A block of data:
>>>
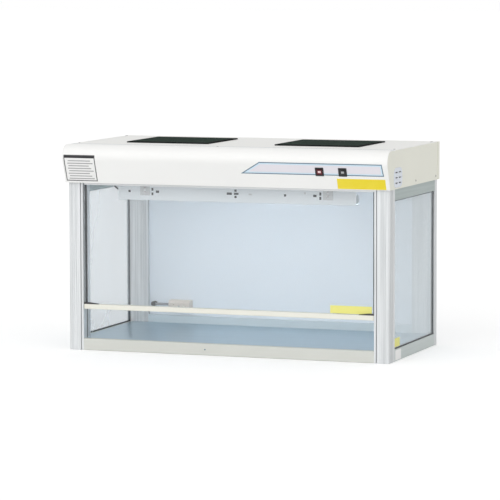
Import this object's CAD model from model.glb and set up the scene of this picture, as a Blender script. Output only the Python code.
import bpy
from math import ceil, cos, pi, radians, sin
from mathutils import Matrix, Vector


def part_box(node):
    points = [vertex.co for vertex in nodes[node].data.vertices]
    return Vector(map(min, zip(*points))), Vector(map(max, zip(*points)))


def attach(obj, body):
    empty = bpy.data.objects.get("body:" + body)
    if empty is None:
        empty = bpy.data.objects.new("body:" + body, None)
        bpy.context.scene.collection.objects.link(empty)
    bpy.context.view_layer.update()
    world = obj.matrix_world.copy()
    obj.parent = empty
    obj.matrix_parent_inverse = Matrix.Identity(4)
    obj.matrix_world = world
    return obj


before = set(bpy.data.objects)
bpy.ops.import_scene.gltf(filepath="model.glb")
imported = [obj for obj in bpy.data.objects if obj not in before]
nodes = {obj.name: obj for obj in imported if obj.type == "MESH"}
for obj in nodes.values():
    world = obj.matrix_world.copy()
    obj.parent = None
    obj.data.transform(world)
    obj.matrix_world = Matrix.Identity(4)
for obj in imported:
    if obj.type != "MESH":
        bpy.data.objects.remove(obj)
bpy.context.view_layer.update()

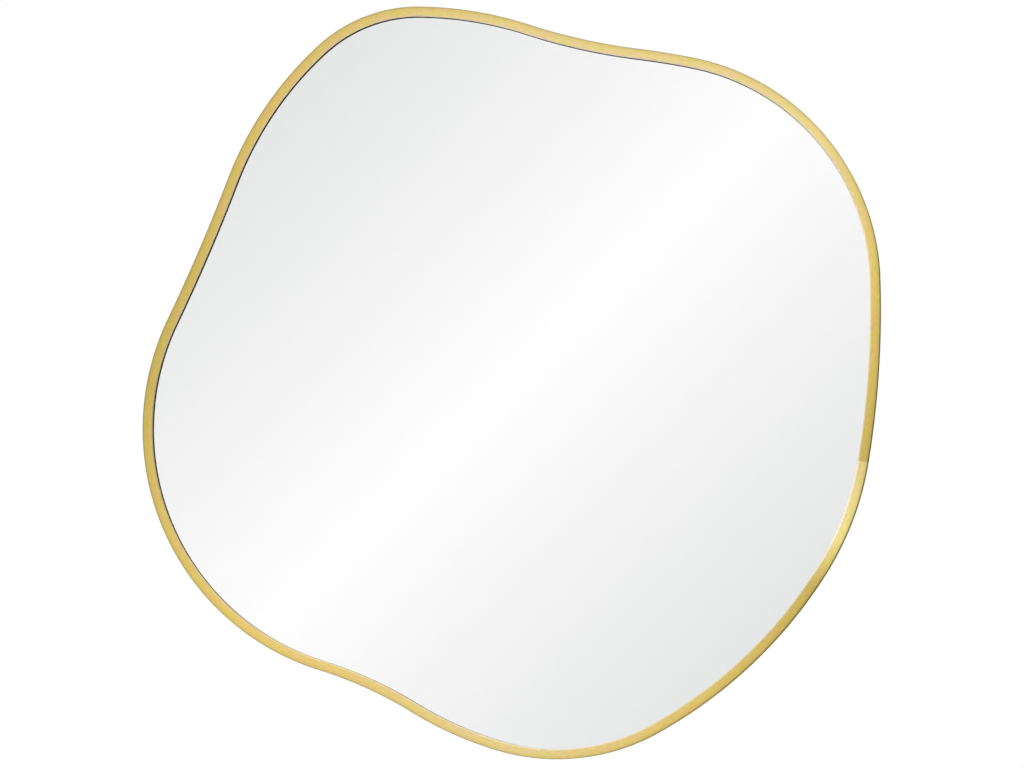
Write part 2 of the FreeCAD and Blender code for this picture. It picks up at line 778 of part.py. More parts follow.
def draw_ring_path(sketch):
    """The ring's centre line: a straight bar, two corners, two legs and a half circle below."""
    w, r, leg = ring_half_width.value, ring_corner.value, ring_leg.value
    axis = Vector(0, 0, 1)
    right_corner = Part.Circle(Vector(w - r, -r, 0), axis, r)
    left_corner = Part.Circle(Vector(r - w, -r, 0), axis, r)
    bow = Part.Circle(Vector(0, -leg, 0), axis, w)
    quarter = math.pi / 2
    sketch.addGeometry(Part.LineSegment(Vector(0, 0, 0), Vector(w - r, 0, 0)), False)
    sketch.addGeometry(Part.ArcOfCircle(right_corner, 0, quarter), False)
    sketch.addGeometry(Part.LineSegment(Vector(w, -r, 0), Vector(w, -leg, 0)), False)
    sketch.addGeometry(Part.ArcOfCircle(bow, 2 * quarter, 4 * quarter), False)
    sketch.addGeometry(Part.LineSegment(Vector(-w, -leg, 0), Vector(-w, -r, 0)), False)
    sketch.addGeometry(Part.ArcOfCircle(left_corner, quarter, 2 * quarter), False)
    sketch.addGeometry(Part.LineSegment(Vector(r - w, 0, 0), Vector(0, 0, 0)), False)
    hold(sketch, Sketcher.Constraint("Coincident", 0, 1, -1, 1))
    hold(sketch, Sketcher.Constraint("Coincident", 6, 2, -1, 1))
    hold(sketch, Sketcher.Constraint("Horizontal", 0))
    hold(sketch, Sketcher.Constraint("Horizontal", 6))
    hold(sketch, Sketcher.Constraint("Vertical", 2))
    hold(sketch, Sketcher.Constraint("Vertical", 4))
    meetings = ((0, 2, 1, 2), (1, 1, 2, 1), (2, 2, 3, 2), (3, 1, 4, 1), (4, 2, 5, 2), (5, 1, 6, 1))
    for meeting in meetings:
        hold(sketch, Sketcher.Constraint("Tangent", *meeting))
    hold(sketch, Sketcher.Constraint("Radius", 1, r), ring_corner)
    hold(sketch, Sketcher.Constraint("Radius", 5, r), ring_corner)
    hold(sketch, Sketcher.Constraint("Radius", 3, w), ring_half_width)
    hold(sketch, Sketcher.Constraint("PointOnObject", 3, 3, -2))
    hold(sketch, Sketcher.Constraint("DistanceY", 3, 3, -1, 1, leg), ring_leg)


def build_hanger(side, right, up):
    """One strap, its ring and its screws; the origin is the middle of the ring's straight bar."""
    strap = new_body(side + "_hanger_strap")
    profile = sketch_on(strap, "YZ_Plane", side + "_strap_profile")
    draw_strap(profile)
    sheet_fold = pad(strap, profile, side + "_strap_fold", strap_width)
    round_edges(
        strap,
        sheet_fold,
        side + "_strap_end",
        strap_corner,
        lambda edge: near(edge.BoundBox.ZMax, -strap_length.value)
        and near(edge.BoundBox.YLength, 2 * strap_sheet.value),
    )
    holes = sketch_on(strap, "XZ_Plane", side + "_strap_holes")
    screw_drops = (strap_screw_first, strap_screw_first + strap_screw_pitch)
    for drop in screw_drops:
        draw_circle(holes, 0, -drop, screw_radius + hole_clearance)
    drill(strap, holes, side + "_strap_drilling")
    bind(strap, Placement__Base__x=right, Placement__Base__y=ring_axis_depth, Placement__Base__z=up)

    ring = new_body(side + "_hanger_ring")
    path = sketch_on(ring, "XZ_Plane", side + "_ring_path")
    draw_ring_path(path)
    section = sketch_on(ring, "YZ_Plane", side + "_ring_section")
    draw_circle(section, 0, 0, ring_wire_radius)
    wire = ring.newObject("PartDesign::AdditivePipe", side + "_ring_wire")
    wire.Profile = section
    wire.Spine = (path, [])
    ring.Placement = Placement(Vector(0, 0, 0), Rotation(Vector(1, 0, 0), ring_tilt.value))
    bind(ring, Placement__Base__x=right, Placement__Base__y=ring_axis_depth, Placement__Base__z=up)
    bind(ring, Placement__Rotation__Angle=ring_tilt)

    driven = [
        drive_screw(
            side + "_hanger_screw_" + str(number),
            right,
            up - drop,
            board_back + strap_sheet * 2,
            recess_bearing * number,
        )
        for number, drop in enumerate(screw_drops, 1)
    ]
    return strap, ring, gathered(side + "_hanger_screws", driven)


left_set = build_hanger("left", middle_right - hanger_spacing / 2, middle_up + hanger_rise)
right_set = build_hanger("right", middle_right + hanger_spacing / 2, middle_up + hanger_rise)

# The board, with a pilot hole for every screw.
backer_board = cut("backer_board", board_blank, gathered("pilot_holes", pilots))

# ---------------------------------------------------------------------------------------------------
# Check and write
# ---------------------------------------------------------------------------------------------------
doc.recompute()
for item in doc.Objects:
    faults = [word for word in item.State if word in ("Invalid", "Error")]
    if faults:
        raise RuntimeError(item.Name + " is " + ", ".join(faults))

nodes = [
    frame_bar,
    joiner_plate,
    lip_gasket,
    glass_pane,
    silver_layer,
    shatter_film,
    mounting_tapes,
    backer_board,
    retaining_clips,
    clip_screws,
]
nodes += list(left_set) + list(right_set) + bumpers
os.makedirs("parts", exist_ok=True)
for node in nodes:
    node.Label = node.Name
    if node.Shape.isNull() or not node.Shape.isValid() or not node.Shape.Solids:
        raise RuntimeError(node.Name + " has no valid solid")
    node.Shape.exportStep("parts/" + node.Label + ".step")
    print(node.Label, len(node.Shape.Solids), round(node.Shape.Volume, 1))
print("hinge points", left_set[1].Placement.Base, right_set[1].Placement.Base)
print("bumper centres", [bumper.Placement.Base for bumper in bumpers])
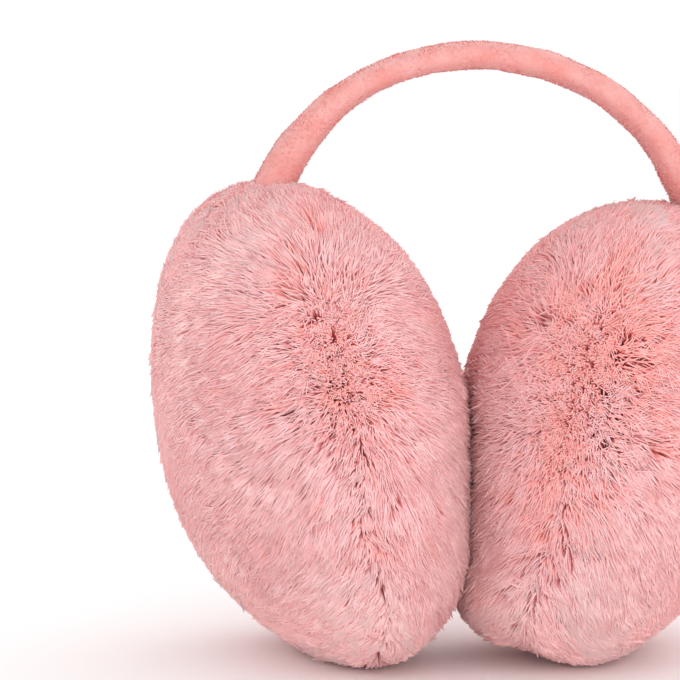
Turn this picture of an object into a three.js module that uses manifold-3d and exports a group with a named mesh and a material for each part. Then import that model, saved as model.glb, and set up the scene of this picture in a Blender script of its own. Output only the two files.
<<<
GIVEN REQUEST: Pull every line containing "only" out of the data above.

WRITTEN ANSWER:
Import this object's CAD model from model.glb and set up the scene of this picture, as a Blender script. Output only the Python code.
Turn this picture of an object into a three.js module that uses manifold-3d and exports a group with a named mesh and a material for each part. Then import that model, saved as model.glb, and set up the scene of this picture in a Blender script of its own. Output only the two files.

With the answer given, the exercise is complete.